Note: Steps (B) and (C) can be performed sequentially, in reverse order, or simultaneously, depending on the author’s practical needs. At this stage, the text has become the “corrected revised draft”, possessing the embryonic form of the final version.


(D) Solicit Reader Feedback

Even after the corrected revised draft is prepared, many authors remain uneasy or dissatisfied. At this point, it is advisable to let the “ugly bride appear before the in-laws first”, allowing readers to read and provide immediate feedback. Among this feedback, there will always be some useful suggestions. The author can identify and adopt these helpful opinions, proceeding with the final round of revision and processing.

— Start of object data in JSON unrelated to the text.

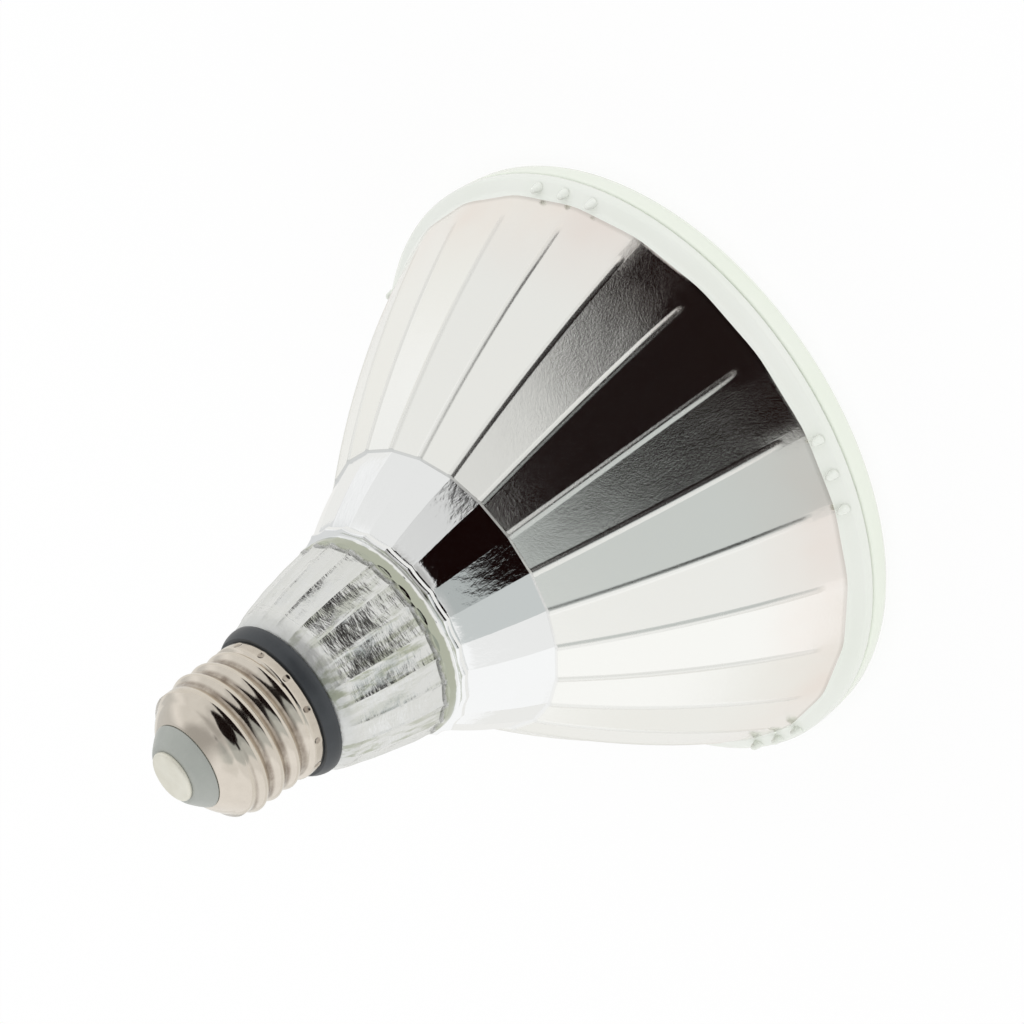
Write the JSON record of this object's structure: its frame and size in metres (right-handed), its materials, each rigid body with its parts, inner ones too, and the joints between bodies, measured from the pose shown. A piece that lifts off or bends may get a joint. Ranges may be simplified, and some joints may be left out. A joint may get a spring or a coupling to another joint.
{
  "type": "par spotlight bulb",
  "caption": "Reflector spotlight bulb with a ribbed silvered glass body, a clear front lens, a dark grey collar and a nickel-plated screw cap.",
  "frame": {"origin": "centre of the circle on which the front rim stands", "axes": "+Z along the lamp's axis from the front lens to the cap's centre contact"},
  "size_m": [0.121, 0.121, 0.1168],
  "materials": {
    "silvered_glass": "pressed glass silvered on the inside",
    "clear_glass": "clear pressed glass, slightly green",
    "seam_adhesive": "cured clear-grey sealant",
    "collar_plastic": "moulded dark grey, fine satin",
    "cement": "cast off-white cement",
    "plated_shell": "nickel plate on rolled sheet",
    "insulator": "moulded pale grey",
    "contact_metal": "pressed, dull",
    "spun_aluminium": "turned",
    "thermal_pad": "soft sheet",
    "ceramic_board": "white ceramic",
    "phosphor": "yellow silicone over the chips",
    "holder_plastic": "moulded white",
    "screw_steel": "zinc plated",
    "circuit_board": "solder-masked laminate",
    "ferrite": "pressed and sintered",
    "winding_tape": "yellow film over the winding",
    "capacitor_sleeve": "shrunk sleeve",
    "film_case": "dipped",
    "enamelled_copper": "enamelled wire",
    "package_epoxy": "moulded epoxy",
    "resistor_coat": "dipped coat",
    "lead_insulation": "extruded insulation"
  },
  "bodies": {
    "root": {"reflector_glass": "silvered_glass", "front_lens": "clear_glass", "lens_seal": "seam_adhesive", "base_collar": "collar_plastic", "neck_cement": "cement", "screw_shell": "plated_shell", "cap_insulator": "insulator", "centre_contact": "contact_metal", "heat_spreader": "spun_aluminium", "thermal_pad": "thermal_pad", "light_engine_board": "ceramic_board", "light_engine_phosphor": "phosphor", "engine_holder": "holder_plastic", "holder_screws": "screw_steel", "driver_board": "circuit_board", "transformer_core": "ferrite", "transformer_winding": "winding_tape", "bulk_capacitor": "capacitor_sleeve", "output_capacitor": "capacitor_sleeve", "film_capacitor": "film_case", "choke_core": "ferrite", "choke_winding": "enamelled_copper", "bridge_rectifier": "package_epoxy", "driver_chip": "package_epoxy", "chip_resistors": "package_epoxy", "fusible_resistor": "resistor_coat", "live_lead": "lead_insulation", "neutral_lead": "lead_insulation", "engine_leads": "lead_insulation"}
  },
  "joints": []
}
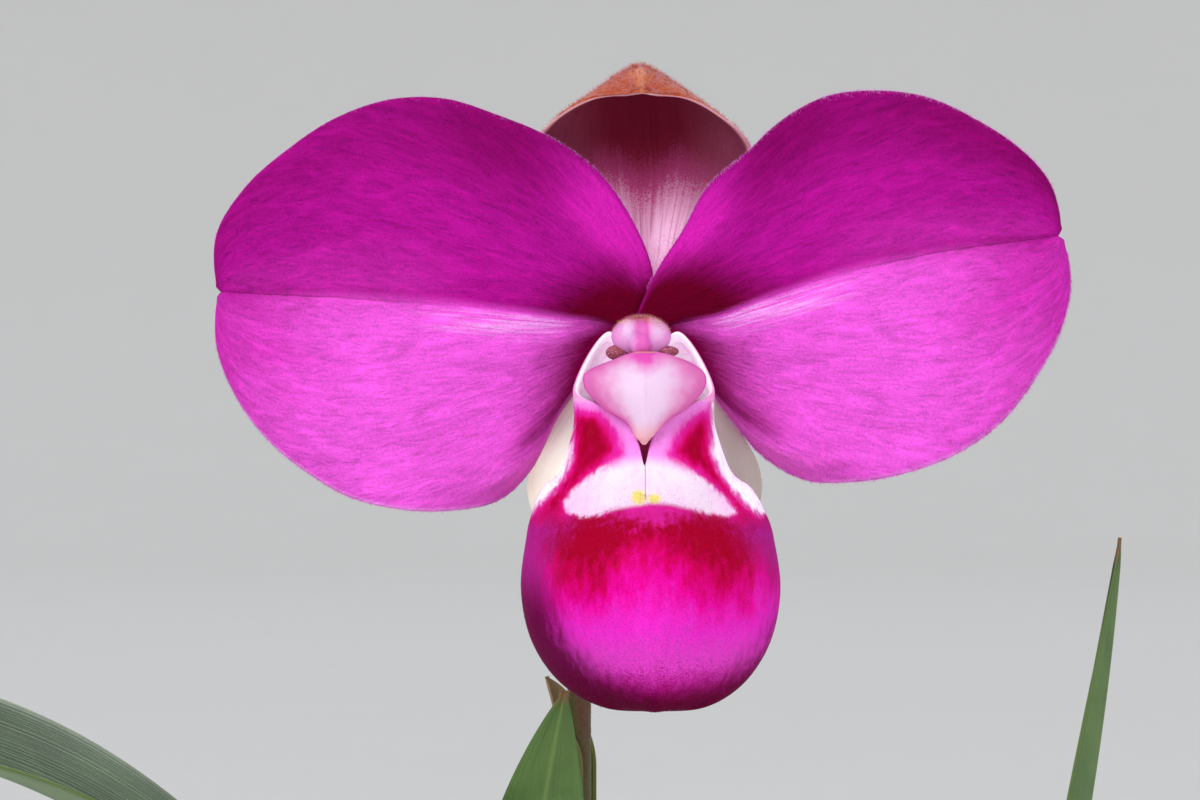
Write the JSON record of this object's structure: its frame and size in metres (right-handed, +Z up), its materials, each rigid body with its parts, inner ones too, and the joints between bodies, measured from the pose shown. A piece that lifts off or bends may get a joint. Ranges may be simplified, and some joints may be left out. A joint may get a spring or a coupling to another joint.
{
  "type": "potted slipper orchid",
  "caption": "Slipper orchid in a plain clay pot: fans of strap leaves and an upright stem with a broad-petalled flower and a pouch-shaped lip.",
  "frame": {"origin": "centre of the pot's underside", "axes": "+Z up along the pot's axis, -Y towards the side that the flower faces, +X to the flower's right as the viewer sees it"},
  "size_m": [0.3309, 0.2748, 0.446],
  "materials": {
    "terracotta": "matte",
    "bark_mix": "matte",
    "leaf": "satin",
    "stem": "matte",
    "sheath": "matte",
    "ovary": "matte",
    "sepal": "matte",
    "synsepal": "matte",
    "petal": "matte",
    "lip": "satin",
    "column": "satin",
    "staminode": "satin"
  },
  "bodies": {
    "root": {"pot": "terracotta", "potting_mix": "bark_mix", "leaf_1": "leaf", "leaf_2": "leaf", "leaf_3": "leaf", "leaf_4": "leaf", "leaf_5": "leaf", "leaf_6": "leaf", "leaf_7": "leaf", "leaf_8": "leaf", "leaf_9": "leaf", "flower_stem": "stem", "lower_sheath": "sheath", "upper_sheath": "sheath", "floral_bract": "sheath", "ovary": "ovary", "dorsal_sepal": "sepal", "synsepal": "synsepal", "petal_left": "petal", "petal_right": "petal", "lip": "lip", "column": "column", "staminode": "staminode"}
  },
  "joints": []
}
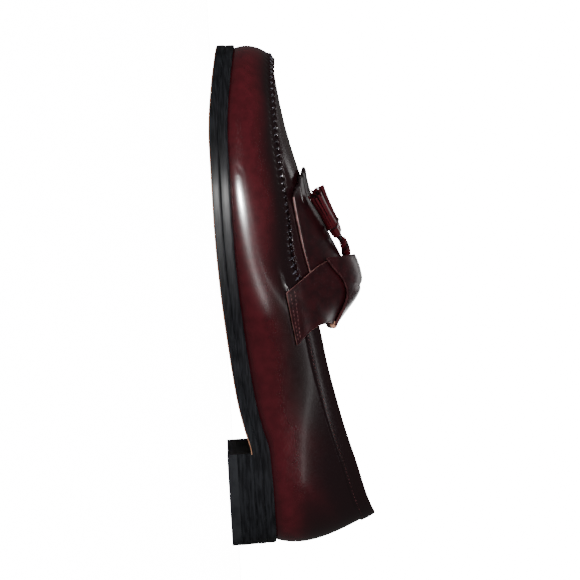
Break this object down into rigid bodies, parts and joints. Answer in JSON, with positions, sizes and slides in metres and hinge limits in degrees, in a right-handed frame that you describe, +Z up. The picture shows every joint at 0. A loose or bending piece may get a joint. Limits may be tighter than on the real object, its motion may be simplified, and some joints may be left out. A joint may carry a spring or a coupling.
{
  "type": "tassel loafer",
  "caption": "Low slip-on leather shoe with a hand-sewn toe panel, fringed flap, saddle strap and tassels on a welted sole with a low stacked heel.",
  "frame": {"origin": "on the floor, under the middle of the shoe's bounding box", "axes": "+X toward the toe, +Y to the shoe's left, which is the inner side of this right shoe, +Z up"},
  "size_m": [0.2954, 0.1034, 0.0869],
  "materials": {
    "upper_leather": "polished burgundy",
    "edge_leather": "dark inked edge",
    "sole_leather": "natural tan",
    "heel_rubber": "matt black"
  },
  "bodies": {
    "root": {"upper": "upper_leather", "fringed_flap": "upper_leather", "saddle_strap": "upper_leather", "keeper_tab": "upper_leather", "tassel_near": "upper_leather", "tassel_far": "upper_leather", "tassel_lace": "upper_leather", "insole": "sole_leather", "outsole": "sole_leather", "midsole": "edge_leather", "heel_lift_upper": "edge_leather", "heel_lift_lower": "edge_leather", "heel_top_piece": "heel_rubber"}
  },
  "joints": []
}
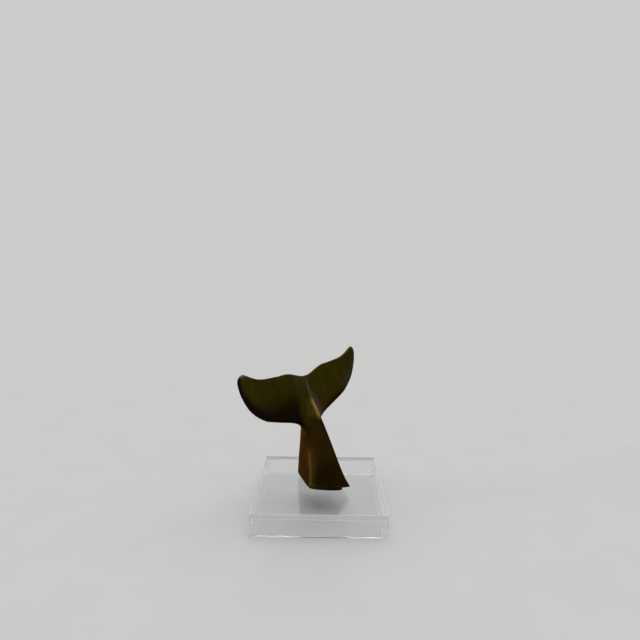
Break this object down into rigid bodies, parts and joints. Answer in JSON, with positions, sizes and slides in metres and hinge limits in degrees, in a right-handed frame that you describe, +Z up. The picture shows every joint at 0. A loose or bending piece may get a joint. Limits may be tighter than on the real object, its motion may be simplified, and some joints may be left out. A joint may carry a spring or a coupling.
{
  "type": "whale tail sculpture on a clear riser",
  "caption": "Small cast whale tail with a keeled stock and two raised flukes, screwed to a low square riser of clear sheet.",
  "frame": {"origin": "under the middle of the whole object's bounding box, on the surface it stands on", "axes": "+Z up, +X to the viewer's right, +Y away from the viewer along the riser's sides"},
  "size_m": [0.0856, 0.0972, 0.0946],
  "materials": {
    "bronze": "satin dark brown patina",
    "rubber": "matt black sheet",
    "acrylic": "clear polished sheet",
    "steel": "plain stainless"
  },
  "bodies": {
    "root": {"whale_tail": "bronze", "foot_pad": "rubber", "top_plate": "acrylic", "front_wall": "acrylic", "back_wall": "acrylic", "left_wall": "acrylic", "right_wall": "acrylic", "mounting_screw": "steel"}
  },
  "joints": []
}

The readers may be friends or family, online literary peers, or editors of newspapers and magazines. The author must have the grace to accept readers’ opinions or judgments (including rejections) in order to extract useful insights from imperfect works and improve creative techniques and capabilities. If the text encounters readers with rich experience in modern poetry or critics with knowledge of literary theory, the author’s gain will be even more substantial.


After completing the above procedures, a poem is generally finished. It is then ready to be submitted for publication or posted online, allowing more readers to read and appreciate the final version alongside the author. Of course, the feedback from readers can always be referenced for further revision and adjustment, a privilege that always remains with the author.